Prairie La Crosse in the 1850s


Entering Prairie La Crosse from the Mississippi River, a pioneer in August of 1854 described the area;

“Indian canoes bordered the shore and brown faces were more common than white. A high bank of white sand almost blotted the view of the village. Oxen was a common sight on the roads and village streets. The roads were terrible. The entire business section was bordered by Front, State, Third, and Pearl Streets. A few farms had been started on the prairie land.”(1)

The village was a bustling little settlement of log cabins and plain boarded houses built on the sand hills near the Mississippi River. The town had grown from five dwellings in April of 1851, to 79 buildings by April of 1853. Buildings were going up on every street. Steamboats landed daily with passengers and freight. Oxen pulled loaded wagons in every direction.

A recent census listed in the La Crosse Democrat April 24, 1853, gave the population as 548. The businesses being:

“…Four general stores; one drug, one hardware, one furniture, and one stoves and tine ware, three groceries, one bakery, one livery, one harness maker, four tailors, three shoemakers, one watch man, four blacksmiths, one wagon maker, one gunsmith, one wood turner, and one sawmill.”

The men were nearly all bearded. The well-to-do wore long black frock coats with high collars and stove pipe hats. The women wore their hair plainly smoothed, and their dresses that touched the ground were high necked and long sleeved. The blanketed Winnebago Indians swarmed about town in their native attire with paint and finery.

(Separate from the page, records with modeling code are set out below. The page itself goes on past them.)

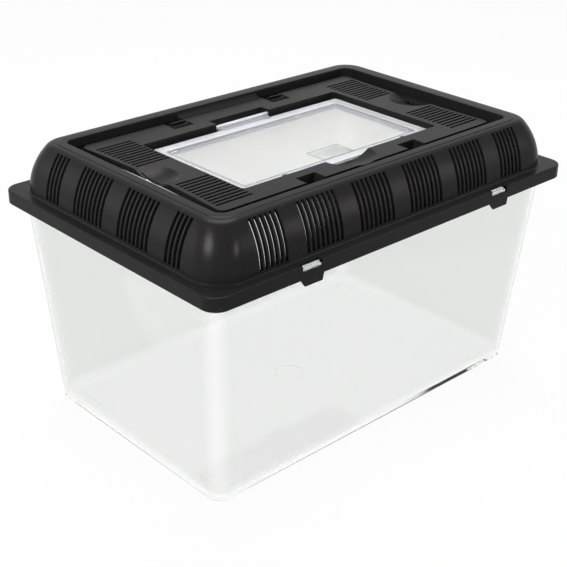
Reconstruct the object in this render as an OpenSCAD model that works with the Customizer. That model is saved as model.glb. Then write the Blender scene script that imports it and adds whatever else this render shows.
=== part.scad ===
// Plastic pet keeper: clear moulded tub, black vented dome lid, hinged top hatch with a small clear
// feeding door, and four snap tabs that hold the lid on the tub.
// +Z is up, the long side runs along X, the front is at -Y. The origin is on the ground, centred.

/* [Tub] */
// Outside length of the tub at its floor
tub_floor_l = 264.6; // [250:0.2:270]
// Outside width of the tub at its floor
tub_floor_w = 162.6; // [150:0.2:168]
// How far each wall leans out from the floor to the rim
tub_lean = 10.5; // [6:0.1:11]
// Height of the tub's rim above the ground
tub_h = 145.85; // [145:0.05:145.9]
// Wall thickness of the tub
tub_wall = 2; // [1.6:0.1:2.4]
// Radius of the tub's upright corners
tub_corner_r = 8.5; // [6:0.5:12]
// Height of the foot ridges
foot_h = 1; // [0.6:0.1:1.4]
// Length of each arm of a foot ridge
foot_arm = 20; // [12:1:26]
// Width of a foot ridge
foot_w = 3; // [2:0.5:4]
// Diameter of the gate mark under the floor
gate_d = 20; // [14:1:24]

/* [Lid] */
// Length of the lid over its skirt
lid_l = 300; // [296:0.5:304]
// Width of the lid over its skirt
lid_w = 202.7; // [200:0.1:206]
// Radius of the skirt's corners
skirt_r = 10; // [8:0.5:12]
// Height of the skirt's lower edge
skirt_z = 139.4; // [138:0.1:141]
// Height of the ledge on top of the skirt
ledge_z = 147.9; // [147.9:0.1:149]
// Height of the lip at the top of the dome
lip_z = 178.9; // [177:0.1:182]
// Wall thickness of the lid
lid_wall = 2; // [1.8:0.1:2.2]
// Width of the ledge between the skirt's face and the dome
dome_inset = 6.8; // [6:0.1:8]
// Radius of the dome's side, seen from the end
dome_r = 47; // [45:0.5:52]
// Radius of the shoulder between the dome's side and its lip
shoulder_r = 5.7; // [4:0.1:7]
// Plan radius of the dome's corners at the ledge
dome_corner_r = 20; // [18:0.5:22]
// How much the plan radius falls for each millimetre the wall leans in
corner_fall = 0.55; // [0.4:0.05:0.7]
// Height of the raised strip along the lip
strip_h = 0.4; // [0.2:0.1:0.6]
// Length of the well inside the lip
well_l = 241.8; // [240:0.1:243]
// Width of the well inside the lip
well_w = 145.9; // [145:0.1:147]
// Radius of the well's corners
well_r = 6; // [5:0.5:8]
// Height of the seat that the hatch lies on
seat_z = 171.7; // [171.5:0.1:172]

/* [Side vents] */
// Width of a vent slot
slot_w = 2.4; // [1.8:0.1:2.6]
// Distance from one slot to the next
slot_pitch = 3.7; // [3.5:0.05:3.8]
// Height of the slots' lower ends
slot_low_z = 150.2; // [149.5:0.1:153]
// Height of the slots' upper ends
slot_high_z = 177.2; // [172:0.1:177.3]

/* [Hatch] */
// Length of the hatch at its corners
hatch_l = 227.4; // [225:0.2:228]
// How far each end of the hatch bows in at its middle
hatch_bow = 2.8; // [1.5:0.1:3.5]
// Front edge of the hatch
hatch_front = -64.7; // [-66:0.1:-64]
// Rear edge of the hatch
hatch_rear = 66.9; // [66:0.1:67]
// Height of the hatch's top face
hatch_z = 175.2; // [174.8:0.1:175.5]
// Thickness of the hatch's plate and walls
hatch_wall = 1.8; // [1.6:0.1:2]
// Length of the opening for the feeding door
port_l = 163.4; // [160:0.2:165]
// Front edge of that opening
port_front = -47.9; // [-49:0.1:-47]
// Rear edge of that opening
port_rear = 45.3; // [44.5:0.1:45.5]
// Slots in each of the hatch's four grilles
grille_count = 11; // [8:1:11]
// Width of a grille slot
grille_slot = 2; // [1.4:0.1:2.2]

/* [Feeding door] */
// Gap between the door and the sides and front of its opening
door_gap = 1.4; // [1.3:0.1:1.6]
// Thickness of the door
door_wall = 1.5; // [1.3:0.1:1.6]
// Height of the door's top face
door_z = 171.7; // [171.5:0.1:172]
// Depth of the rim under the door
door_rim = 2.8; // [2:0.2:2.8]
// Distance of that rim from the door's edge
door_rim_in = 7.6; // [4:0.2:8]

/* [Hinges and catches] */
// Diameter of the hatch's hinge pins
hatch_pin_d = 3; // [2.6:0.1:3.2]
// Diameter of the feeding door's hinge pins
door_pin_d = 2.4; // [2:0.1:2.6]
// Gap around a pin in its hook or socket
pin_gap = 0.06; // [0.03:0.01:0.1]
// Distance of the snap tabs from the middle of their row
tab_x = 80.9; // [79:0.1:83]
// Width of a snap tab
tab_w = 17.2; // [16.8:0.2:19]
// How far a snap tab hangs below the skirt
tab_drop = 3.4; // [3:0.1:5]
// How far the tab's finger edge flares out
tab_flare = 1.2; // [0.6:0.1:1.6]

/* [Hidden] */
$fn = 48;
eps = 0.02;
rest_gap = 0.05;
side_fn = 32;
clear_tint = [0.86, 0.89, 0.93, 0.35];
black = [0.07, 0.07, 0.075];

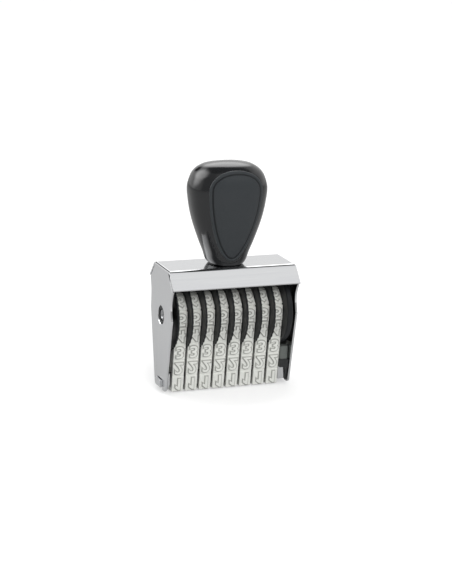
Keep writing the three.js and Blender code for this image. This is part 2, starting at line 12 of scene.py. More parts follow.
import bmesh
import bpy
import numpy as np
from mathutils import Matrix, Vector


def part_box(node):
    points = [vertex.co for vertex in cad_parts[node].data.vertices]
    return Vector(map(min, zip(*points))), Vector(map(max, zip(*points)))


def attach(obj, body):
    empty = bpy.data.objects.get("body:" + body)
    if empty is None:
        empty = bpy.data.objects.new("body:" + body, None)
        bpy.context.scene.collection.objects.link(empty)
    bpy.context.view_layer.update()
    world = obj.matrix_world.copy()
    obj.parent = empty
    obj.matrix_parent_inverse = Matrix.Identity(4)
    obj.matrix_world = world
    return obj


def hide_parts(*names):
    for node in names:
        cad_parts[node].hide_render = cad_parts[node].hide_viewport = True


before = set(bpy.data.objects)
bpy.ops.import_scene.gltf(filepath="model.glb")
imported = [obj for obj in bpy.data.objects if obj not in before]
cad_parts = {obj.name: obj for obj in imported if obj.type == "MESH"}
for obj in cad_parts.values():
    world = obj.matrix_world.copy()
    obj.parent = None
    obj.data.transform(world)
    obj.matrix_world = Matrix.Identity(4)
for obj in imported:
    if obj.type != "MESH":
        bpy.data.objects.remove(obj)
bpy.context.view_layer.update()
MM = 0.001
STAMP = "stamp_body"
print("construction model:", len(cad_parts), "nodes")

# %% [markdown]
# ## Sizes
#
# The shapes below are worked out in millimetres, as on a drawing, and become metres only when the mesh is
# made. The frame's corners are read from the construction model. What a drawing gives as a radius or a
# pitch is named once, beside the piece that it belongs to. Shapes that are joined or cut reach a little into
# or past each other, by OVERRUN, so that no gap or film is left between them.


# %% Sizes that come from the construction model
def box_mm(node):
    """Lowest and highest corner of a construction node, in millimetres."""
    return [np.array(corner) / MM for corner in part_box(node)]


FRAME_LOW, FRAME_HIGH = box_mm("frame")
HALF_WIDTH, FLAP_HALF_DEPTH, ROOF = FRAME_HIGH
PLATE_FOOT = FRAME_LOW[2]
SHEET = 1.0
AXLE_HEIGHT = 37.0
OVERRUN = 1.0
print("frame:", round(2 * HALF_WIDTH, 1), "mm wide, roof at", round(ROOF, 1), "mm")

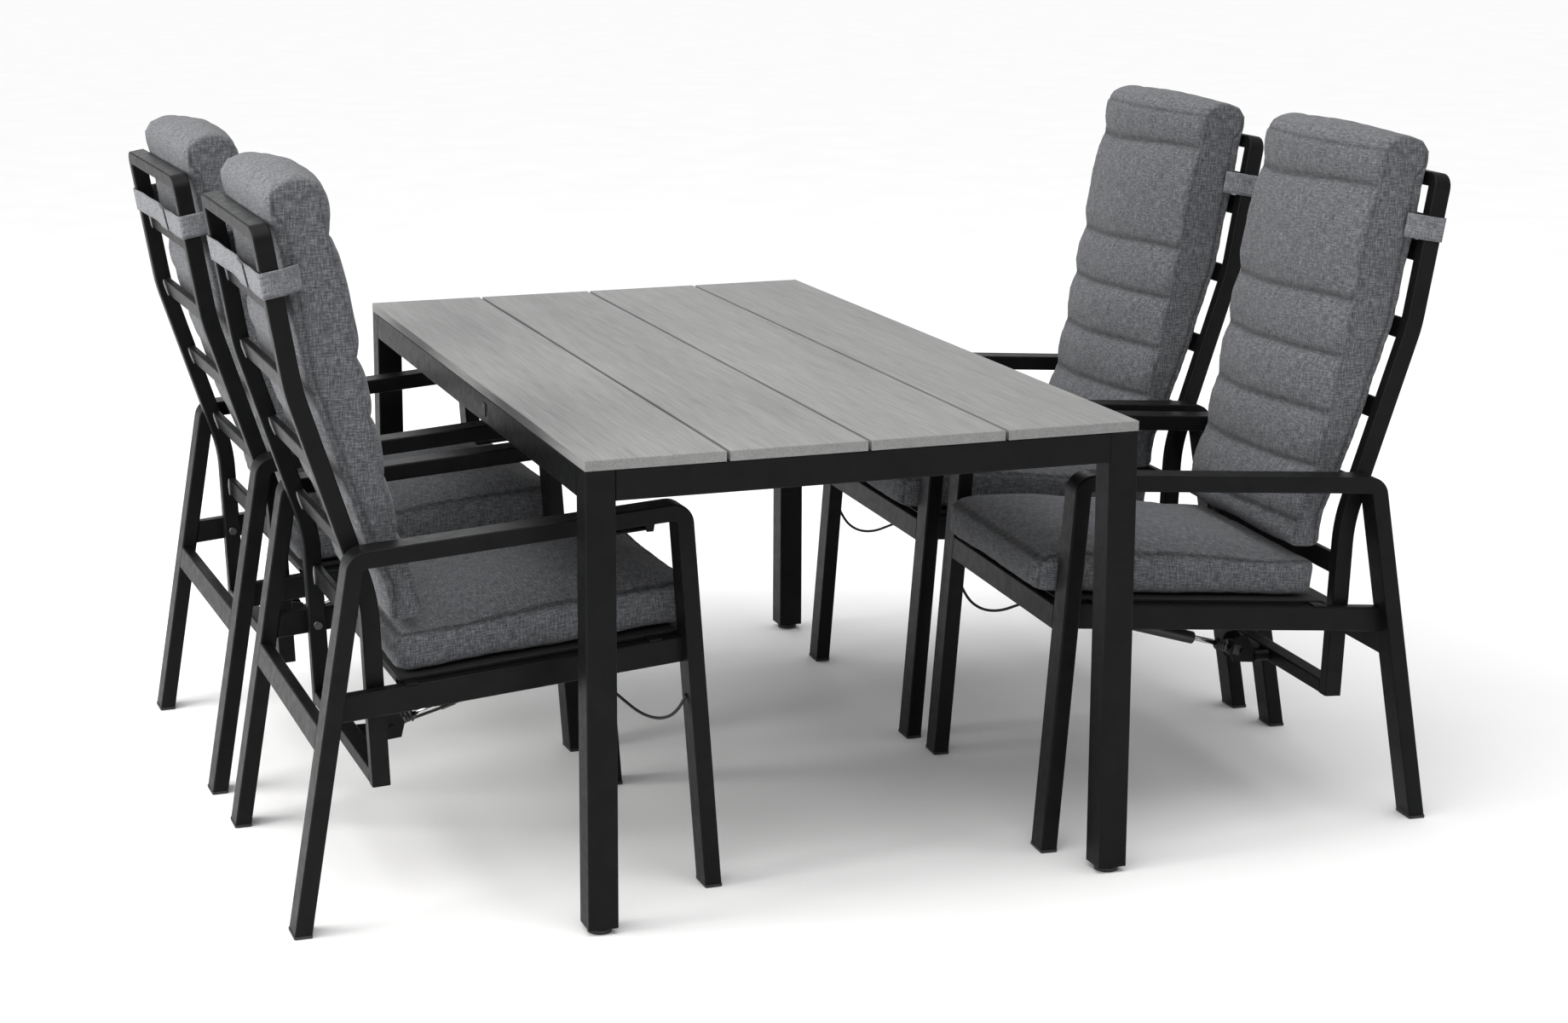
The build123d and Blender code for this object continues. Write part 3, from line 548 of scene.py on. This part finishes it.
# back cushion: x forward, z up, in the chair's own frame
back = {
    "rear": [(-0.170, 0.470), (-0.176, 0.520), (-0.208, 0.600), (-0.291, 0.850), (-0.327, 1.050), (-0.334, 1.085),
             (-0.341, 1.105), (-0.342, 1.122), (-0.331, 1.140)],
    "front": [(-0.305, 1.150), (-0.285, 1.150), (-0.266, 1.143), (-0.253, 1.128), (-0.247, 1.108), (-0.245, 1.080),
              (-0.222, 0.992), (-0.210, 0.913), (-0.195, 0.825), (-0.145, 0.576), (-0.112, 0.484), (-0.122, 0.468),
              (-0.158, 0.463)],
    "frontLine": [(-0.285, 1.150), (-0.253, 1.128), (-0.245, 1.080), (-0.222, 0.992), (-0.210, 0.913), (-0.195, 0.825),
                  (-0.145, 0.576), (-0.112, 0.484)],
    "rearLimit": [(-0.176, 0.40), (-0.178, 0.462), (-0.183, 0.520), (-0.2145, 0.600), (-0.2975, 0.850),
                  (-0.3335, 1.080), (-0.352, 1.100), (-0.352, 1.200)],
    "slats": [0.4365, 0.5665, 0.6955, 0.8275, 0.9575],
    "creases": [0.510, 0.600, 0.690, 0.785, 0.878, 1.066],
    "halfWidth": 0.205,
    "widest": 0.2145,
    "crown": 0.020,
    "rearBulge": 0.007,
    "voxel": 0.006,
    "pressure": 4.0,
    "cap": 0.018,
    "creaseDepth": 0.0095,
    "lowest": 0.4555,
}


def lineAt(line, height):
    rising = sorted((z, x) for x, z in line)
    return np.interp(height, [z for z, x in rising], [x for z, x in rising])


def rearLimit(where):
    between = np.ones(len(where))
    for slat in back["slats"]:
        between *= smoothStep(0.024, 0.055, np.abs(where[:, 2] - slat))
    inside = 1 - smoothStep(0.180, 0.198, np.abs(where[:, 1]))
    free = (1 - smoothStep(0.99, 1.01, where[:, 2])) * smoothStep(0.47, 0.50, where[:, 2])
    return lineAt(back["rearLimit"], where[:, 2]) - back["rearBulge"] * between * inside * free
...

The Indians entered any home “without a rap.” They congregated on Third St. where they danced and whooped a great deal.(2) An account written in an early newspaper in 1855 said;

“The Indians did their regular war dance in La Crosse week before last. There were about 20 of them in the ring with half a dozen time beaters, and 30-40 outsiders, mostly squaws and papooses. The men were half-naked, greased and painted, feathered, ribboned, and armed with hatchets, bows, and guns. They danced and pow-wowed and kept up a hullabaloo around town during the day.”


(1) La Crosse Historical Society “La Crosse Co. Historical Sketches”, Series 4.
(2) History of La Crosse, WI 1841-1900, 1951.